> MATERIAL PROVIDED
-----
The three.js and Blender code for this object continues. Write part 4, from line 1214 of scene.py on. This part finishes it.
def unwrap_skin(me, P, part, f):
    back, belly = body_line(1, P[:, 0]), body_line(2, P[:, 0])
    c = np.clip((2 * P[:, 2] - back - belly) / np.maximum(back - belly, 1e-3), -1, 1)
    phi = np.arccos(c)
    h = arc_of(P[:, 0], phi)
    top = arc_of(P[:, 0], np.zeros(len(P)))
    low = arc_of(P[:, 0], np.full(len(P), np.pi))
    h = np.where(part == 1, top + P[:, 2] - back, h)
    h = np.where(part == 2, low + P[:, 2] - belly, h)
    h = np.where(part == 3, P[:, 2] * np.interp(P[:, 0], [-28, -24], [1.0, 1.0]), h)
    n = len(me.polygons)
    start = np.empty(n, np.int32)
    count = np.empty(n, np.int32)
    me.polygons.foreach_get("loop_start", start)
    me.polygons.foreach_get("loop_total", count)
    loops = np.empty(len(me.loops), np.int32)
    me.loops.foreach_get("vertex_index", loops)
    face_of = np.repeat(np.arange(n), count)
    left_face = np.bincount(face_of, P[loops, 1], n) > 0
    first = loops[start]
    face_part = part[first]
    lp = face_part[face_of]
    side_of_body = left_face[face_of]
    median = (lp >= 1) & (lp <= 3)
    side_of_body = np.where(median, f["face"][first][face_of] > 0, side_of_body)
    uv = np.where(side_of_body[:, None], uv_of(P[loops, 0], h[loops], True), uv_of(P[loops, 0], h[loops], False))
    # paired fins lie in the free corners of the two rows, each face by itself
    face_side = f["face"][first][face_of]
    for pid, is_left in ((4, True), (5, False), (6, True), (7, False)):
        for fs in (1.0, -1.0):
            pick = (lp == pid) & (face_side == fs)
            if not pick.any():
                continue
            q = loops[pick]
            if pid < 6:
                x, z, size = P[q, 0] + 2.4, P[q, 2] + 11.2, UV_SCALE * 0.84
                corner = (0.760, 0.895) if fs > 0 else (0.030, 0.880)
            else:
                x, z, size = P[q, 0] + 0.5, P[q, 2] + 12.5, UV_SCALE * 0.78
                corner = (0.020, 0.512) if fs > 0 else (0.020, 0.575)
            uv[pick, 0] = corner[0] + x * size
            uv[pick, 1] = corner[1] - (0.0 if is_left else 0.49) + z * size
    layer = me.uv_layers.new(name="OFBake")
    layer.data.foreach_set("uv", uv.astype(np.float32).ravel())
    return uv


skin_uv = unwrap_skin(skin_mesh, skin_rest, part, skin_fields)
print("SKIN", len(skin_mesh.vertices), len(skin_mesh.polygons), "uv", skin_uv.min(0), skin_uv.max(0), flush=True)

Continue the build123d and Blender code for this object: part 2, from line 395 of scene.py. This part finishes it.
-----
> YOUR OBJECTIVE
Copy the material above back out, exactly as written.

> EXERCISE SOLUTION
The three.js and Blender code for this object continues. Write part 4, from line 1214 of scene.py on. This part finishes it.
def unwrap_skin(me, P, part, f):
    back, belly = body_line(1, P[:, 0]), body_line(2, P[:, 0])
    c = np.clip((2 * P[:, 2] - back - belly) / np.maximum(back - belly, 1e-3), -1, 1)
    phi = np.arccos(c)
    h = arc_of(P[:, 0], phi)
    top = arc_of(P[:, 0], np.zeros(len(P)))
    low = arc_of(P[:, 0], np.full(len(P), np.pi))
    h = np.where(part == 1, top + P[:, 2] - back, h)
    h = np.where(part == 2, low + P[:, 2] - belly, h)
    h = np.where(part == 3, P[:, 2] * np.interp(P[:, 0], [-28, -24], [1.0, 1.0]), h)
    n = len(me.polygons)
    start = np.empty(n, np.int32)
    count = np.empty(n, np.int32)
    me.polygons.foreach_get("loop_start", start)
    me.polygons.foreach_get("loop_total", count)
    loops = np.empty(len(me.loops), np.int32)
    me.loops.foreach_get("vertex_index", loops)
    face_of = np.repeat(np.arange(n), count)
    left_face = np.bincount(face_of, P[loops, 1], n) > 0
    first = loops[start]
    face_part = part[first]
    lp = face_part[face_of]
    side_of_body = left_face[face_of]
    median = (lp >= 1) & (lp <= 3)
    side_of_body = np.where(median, f["face"][first][face_of] > 0, side_of_body)
    uv = np.where(side_of_body[:, None], uv_of(P[loops, 0], h[loops], True), uv_of(P[loops, 0], h[loops], False))
    # paired fins lie in the free corners of the two rows, each face by itself
    face_side = f["face"][first][face_of]
    for pid, is_left in ((4, True), (5, False), (6, True), (7, False)):
        for fs in (1.0, -1.0):
            pick = (lp == pid) & (face_side == fs)
            if not pick.any():
                continue
            q = loops[pick]
            if pid < 6:
                x, z, size = P[q, 0] + 2.4, P[q, 2] + 11.2, UV_SCALE * 0.84
                corner = (0.760, 0.895) if fs > 0 else (0.030, 0.880)
            else:
                x, z, size = P[q, 0] + 0.5, P[q, 2] + 12.5, UV_SCALE * 0.78
                corner = (0.020, 0.512) if fs > 0 else (0.020, 0.575)
            uv[pick, 0] = corner[0] + x * size
            uv[pick, 1] = corner[1] - (0.0 if is_left else 0.49) + z * size
    layer = me.uv_layers.new(name="OFBake")
    layer.data.foreach_set("uv", uv.astype(np.float32).ravel())
    return uv


skin_uv = unwrap_skin(skin_mesh, skin_rest, part, skin_fields)
print("SKIN", len(skin_mesh.vertices), len(skin_mesh.polygons), "uv", skin_uv.min(0), skin_uv.max(0), flush=True)

Continue the build123d and Blender code for this object: part 2, from line 395 of scene.py. This part finishes it.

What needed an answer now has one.